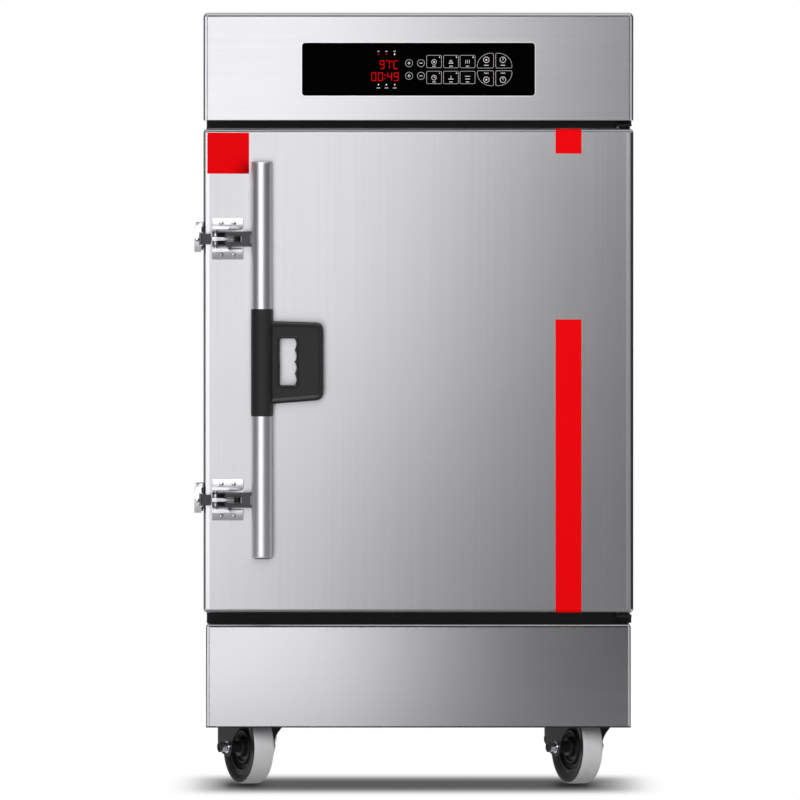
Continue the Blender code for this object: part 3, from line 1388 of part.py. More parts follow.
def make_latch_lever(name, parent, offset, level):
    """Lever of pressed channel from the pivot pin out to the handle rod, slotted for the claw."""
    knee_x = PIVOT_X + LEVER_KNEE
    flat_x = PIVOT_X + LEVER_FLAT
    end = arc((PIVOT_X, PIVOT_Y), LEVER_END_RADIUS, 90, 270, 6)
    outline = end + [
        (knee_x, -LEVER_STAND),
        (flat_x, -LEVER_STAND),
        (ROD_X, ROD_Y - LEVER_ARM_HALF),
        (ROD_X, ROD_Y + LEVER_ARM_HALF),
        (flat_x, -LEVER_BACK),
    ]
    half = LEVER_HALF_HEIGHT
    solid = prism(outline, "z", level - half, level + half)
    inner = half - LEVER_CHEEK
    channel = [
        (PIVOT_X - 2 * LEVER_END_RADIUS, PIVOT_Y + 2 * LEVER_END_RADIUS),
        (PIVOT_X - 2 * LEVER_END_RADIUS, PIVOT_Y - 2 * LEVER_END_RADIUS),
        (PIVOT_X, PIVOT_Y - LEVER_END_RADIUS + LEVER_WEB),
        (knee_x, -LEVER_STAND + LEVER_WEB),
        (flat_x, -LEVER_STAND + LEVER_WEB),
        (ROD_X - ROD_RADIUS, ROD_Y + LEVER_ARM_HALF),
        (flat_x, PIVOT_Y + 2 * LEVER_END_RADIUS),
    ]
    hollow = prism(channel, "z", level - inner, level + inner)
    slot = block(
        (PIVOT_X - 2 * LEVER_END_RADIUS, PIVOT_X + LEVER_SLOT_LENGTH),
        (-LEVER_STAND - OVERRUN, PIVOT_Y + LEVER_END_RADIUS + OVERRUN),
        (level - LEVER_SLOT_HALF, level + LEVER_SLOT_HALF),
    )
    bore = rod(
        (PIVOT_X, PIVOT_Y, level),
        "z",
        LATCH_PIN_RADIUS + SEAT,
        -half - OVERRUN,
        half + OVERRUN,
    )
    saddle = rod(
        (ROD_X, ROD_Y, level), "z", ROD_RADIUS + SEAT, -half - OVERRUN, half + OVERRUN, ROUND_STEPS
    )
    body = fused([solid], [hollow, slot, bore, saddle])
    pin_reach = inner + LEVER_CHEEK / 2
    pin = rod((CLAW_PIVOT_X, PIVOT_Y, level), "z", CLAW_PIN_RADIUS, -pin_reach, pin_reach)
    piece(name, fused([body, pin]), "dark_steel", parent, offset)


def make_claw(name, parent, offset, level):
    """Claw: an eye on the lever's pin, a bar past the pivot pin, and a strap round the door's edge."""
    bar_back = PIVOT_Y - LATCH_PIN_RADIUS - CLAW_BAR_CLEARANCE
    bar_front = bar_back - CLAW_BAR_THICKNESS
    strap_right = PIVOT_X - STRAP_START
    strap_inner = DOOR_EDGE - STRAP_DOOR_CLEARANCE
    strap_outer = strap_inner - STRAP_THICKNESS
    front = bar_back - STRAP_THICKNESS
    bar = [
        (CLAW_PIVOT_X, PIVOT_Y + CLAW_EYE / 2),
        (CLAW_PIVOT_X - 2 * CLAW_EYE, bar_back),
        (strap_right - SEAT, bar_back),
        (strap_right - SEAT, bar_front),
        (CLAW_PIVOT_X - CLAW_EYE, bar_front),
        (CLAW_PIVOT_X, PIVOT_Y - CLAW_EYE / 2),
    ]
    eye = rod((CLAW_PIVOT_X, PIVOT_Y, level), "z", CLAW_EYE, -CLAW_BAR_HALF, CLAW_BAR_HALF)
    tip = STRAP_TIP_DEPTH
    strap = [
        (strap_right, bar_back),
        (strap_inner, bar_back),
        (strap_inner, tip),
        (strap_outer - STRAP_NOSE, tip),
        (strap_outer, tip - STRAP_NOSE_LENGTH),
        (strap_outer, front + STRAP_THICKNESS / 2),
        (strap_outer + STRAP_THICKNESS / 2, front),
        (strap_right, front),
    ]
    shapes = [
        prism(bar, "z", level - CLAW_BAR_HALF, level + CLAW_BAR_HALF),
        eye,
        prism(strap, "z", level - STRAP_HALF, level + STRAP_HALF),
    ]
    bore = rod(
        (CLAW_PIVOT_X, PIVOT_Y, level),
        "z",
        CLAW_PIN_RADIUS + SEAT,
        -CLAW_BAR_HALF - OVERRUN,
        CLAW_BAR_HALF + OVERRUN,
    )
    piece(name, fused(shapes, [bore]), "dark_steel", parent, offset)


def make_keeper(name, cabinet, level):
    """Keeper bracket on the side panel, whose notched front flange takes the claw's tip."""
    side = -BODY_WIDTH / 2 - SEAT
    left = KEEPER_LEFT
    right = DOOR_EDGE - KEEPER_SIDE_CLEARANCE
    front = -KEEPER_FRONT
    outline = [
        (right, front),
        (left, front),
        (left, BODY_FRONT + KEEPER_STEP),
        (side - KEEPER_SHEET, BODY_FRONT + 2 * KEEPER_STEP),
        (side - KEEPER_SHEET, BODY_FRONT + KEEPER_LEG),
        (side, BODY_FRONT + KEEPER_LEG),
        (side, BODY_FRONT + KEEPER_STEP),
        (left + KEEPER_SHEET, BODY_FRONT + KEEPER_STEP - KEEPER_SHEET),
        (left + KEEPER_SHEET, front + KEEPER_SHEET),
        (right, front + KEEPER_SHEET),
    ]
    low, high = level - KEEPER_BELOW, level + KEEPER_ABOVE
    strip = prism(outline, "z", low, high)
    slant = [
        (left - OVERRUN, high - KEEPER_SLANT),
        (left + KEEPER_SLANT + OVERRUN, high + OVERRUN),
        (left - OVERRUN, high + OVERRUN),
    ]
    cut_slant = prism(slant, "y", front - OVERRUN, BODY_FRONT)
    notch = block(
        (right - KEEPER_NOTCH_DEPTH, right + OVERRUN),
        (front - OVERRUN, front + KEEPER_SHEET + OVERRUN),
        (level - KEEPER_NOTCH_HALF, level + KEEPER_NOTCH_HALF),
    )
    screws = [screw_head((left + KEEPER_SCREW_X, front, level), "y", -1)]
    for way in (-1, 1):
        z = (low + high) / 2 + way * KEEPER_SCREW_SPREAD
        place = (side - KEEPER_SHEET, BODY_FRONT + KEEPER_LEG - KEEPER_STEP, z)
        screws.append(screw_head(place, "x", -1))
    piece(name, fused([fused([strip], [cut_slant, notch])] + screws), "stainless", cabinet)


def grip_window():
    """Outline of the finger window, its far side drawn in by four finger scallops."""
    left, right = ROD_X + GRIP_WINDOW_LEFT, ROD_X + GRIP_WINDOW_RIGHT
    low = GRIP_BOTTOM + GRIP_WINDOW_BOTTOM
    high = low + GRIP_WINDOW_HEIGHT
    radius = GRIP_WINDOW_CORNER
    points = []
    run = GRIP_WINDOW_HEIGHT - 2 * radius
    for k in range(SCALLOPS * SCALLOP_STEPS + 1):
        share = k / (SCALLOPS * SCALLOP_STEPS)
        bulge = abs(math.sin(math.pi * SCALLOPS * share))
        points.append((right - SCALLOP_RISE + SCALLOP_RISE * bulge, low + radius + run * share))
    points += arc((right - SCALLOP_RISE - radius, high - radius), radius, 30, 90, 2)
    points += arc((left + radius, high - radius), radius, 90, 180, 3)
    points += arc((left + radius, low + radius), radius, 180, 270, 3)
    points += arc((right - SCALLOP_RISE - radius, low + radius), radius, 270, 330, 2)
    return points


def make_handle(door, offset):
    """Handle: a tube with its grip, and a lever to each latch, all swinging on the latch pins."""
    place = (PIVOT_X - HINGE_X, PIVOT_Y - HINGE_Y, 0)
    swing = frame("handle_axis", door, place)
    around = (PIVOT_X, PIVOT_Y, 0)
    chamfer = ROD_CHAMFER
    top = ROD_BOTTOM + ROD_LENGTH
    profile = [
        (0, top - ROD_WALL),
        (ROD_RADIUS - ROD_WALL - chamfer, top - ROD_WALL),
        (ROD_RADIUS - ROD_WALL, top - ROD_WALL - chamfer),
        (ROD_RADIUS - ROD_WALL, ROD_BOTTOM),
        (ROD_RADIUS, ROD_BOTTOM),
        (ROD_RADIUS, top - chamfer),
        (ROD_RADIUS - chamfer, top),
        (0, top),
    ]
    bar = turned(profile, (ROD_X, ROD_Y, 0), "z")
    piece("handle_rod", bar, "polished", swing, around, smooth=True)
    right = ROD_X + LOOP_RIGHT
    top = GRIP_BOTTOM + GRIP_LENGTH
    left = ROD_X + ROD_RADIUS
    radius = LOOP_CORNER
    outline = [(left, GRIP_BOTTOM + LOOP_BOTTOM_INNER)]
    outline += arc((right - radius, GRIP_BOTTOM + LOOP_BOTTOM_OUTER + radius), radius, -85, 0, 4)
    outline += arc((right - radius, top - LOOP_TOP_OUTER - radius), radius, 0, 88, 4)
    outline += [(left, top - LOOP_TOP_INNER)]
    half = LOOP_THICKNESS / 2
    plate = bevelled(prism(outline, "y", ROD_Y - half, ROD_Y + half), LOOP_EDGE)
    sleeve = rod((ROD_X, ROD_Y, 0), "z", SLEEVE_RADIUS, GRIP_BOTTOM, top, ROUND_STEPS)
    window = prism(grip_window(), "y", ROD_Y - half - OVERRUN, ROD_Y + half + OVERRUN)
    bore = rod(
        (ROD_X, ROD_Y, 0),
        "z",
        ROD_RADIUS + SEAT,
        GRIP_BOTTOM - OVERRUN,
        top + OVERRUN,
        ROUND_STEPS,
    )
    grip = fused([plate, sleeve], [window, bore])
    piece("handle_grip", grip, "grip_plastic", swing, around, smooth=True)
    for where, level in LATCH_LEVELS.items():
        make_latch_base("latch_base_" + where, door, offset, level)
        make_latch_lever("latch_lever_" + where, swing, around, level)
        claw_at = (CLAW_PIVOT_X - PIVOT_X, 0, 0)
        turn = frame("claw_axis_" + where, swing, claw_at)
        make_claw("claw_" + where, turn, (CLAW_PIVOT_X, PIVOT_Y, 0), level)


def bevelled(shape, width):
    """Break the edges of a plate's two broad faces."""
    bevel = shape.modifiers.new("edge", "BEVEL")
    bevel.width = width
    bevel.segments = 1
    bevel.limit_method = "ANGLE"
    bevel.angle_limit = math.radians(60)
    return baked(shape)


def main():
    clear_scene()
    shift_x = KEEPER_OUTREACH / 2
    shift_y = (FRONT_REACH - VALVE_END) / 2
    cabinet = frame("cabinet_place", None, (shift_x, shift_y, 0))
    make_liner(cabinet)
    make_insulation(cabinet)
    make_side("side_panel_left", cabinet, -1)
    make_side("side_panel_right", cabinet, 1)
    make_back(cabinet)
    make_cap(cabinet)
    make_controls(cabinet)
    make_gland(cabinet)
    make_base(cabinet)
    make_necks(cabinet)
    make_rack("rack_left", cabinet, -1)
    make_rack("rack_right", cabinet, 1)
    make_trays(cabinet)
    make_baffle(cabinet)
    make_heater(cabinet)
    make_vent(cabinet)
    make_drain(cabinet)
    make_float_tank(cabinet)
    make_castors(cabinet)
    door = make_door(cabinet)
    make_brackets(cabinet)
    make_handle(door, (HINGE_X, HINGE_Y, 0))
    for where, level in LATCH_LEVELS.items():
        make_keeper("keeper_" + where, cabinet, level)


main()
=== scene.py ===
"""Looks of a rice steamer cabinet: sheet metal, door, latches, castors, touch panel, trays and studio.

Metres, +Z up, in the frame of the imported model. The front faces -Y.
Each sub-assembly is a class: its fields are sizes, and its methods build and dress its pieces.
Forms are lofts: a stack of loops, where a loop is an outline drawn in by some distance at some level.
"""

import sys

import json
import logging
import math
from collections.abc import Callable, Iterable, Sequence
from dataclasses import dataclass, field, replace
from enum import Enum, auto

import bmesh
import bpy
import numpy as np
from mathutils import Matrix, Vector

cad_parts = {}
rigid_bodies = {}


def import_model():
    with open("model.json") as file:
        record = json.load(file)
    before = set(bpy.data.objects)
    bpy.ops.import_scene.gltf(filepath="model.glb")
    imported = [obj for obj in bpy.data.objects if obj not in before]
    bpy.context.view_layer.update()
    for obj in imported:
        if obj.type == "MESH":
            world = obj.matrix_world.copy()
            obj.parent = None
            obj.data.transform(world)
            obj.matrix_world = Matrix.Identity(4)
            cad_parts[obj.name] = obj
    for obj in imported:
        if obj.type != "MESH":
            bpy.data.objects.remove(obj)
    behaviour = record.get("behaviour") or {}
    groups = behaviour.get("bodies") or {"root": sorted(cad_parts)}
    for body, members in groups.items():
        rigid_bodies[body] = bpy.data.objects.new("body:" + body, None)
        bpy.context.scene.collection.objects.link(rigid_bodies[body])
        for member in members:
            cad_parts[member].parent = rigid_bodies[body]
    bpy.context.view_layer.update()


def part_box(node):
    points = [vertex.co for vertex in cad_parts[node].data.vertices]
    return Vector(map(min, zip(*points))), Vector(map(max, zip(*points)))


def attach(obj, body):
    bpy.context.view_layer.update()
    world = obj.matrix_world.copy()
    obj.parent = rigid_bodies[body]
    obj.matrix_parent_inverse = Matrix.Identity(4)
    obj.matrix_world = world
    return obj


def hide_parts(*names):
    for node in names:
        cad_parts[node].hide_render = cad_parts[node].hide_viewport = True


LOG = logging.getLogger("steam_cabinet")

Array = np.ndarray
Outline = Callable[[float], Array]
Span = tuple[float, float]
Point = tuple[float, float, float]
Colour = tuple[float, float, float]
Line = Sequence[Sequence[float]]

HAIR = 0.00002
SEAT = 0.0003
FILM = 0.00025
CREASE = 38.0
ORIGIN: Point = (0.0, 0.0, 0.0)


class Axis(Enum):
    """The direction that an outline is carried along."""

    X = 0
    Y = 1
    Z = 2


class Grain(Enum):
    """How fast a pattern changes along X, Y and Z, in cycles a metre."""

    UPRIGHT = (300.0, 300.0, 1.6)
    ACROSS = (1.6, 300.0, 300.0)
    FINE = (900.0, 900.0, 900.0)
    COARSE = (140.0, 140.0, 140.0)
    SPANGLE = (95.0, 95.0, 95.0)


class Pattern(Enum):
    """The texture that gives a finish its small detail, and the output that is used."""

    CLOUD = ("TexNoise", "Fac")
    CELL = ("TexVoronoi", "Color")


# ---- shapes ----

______

WHAT IS EXPECTED:
Your task is to give again the lines from the one containing "make_vent(cabinet)" to the one containing "imported = [obj", both lines included, exactly and without anything added.

OUTPUT BELOW:
    make_vent(cabinet)
    make_drain(cabinet)
    make_float_tank(cabinet)
    make_castors(cabinet)
    door = make_door(cabinet)
    make_brackets(cabinet)
    make_handle(door, (HINGE_X, HINGE_Y, 0))
    for where, level in LATCH_LEVELS.items():
        make_keeper("keeper_" + where, cabinet, level)


main()
=== scene.py ===
"""Looks of a rice steamer cabinet: sheet metal, door, latches, castors, touch panel, trays and studio.

Metres, +Z up, in the frame of the imported model. The front faces -Y.
Each sub-assembly is a class: its fields are sizes, and its methods build and dress its pieces.
Forms are lofts: a stack of loops, where a loop is an outline drawn in by some distance at some level.
"""

import sys

import json
import logging
import math
from collections.abc import Callable, Iterable, Sequence
from dataclasses import dataclass, field, replace
from enum import Enum, auto

import bmesh
import bpy
import numpy as np
from mathutils import Matrix, Vector

cad_parts = {}
rigid_bodies = {}


def import_model():
    with open("model.json") as file:
        record = json.load(file)
    before = set(bpy.data.objects)
    bpy.ops.import_scene.gltf(filepath="model.glb")
    imported = [obj for obj in bpy.data.objects if obj not in before]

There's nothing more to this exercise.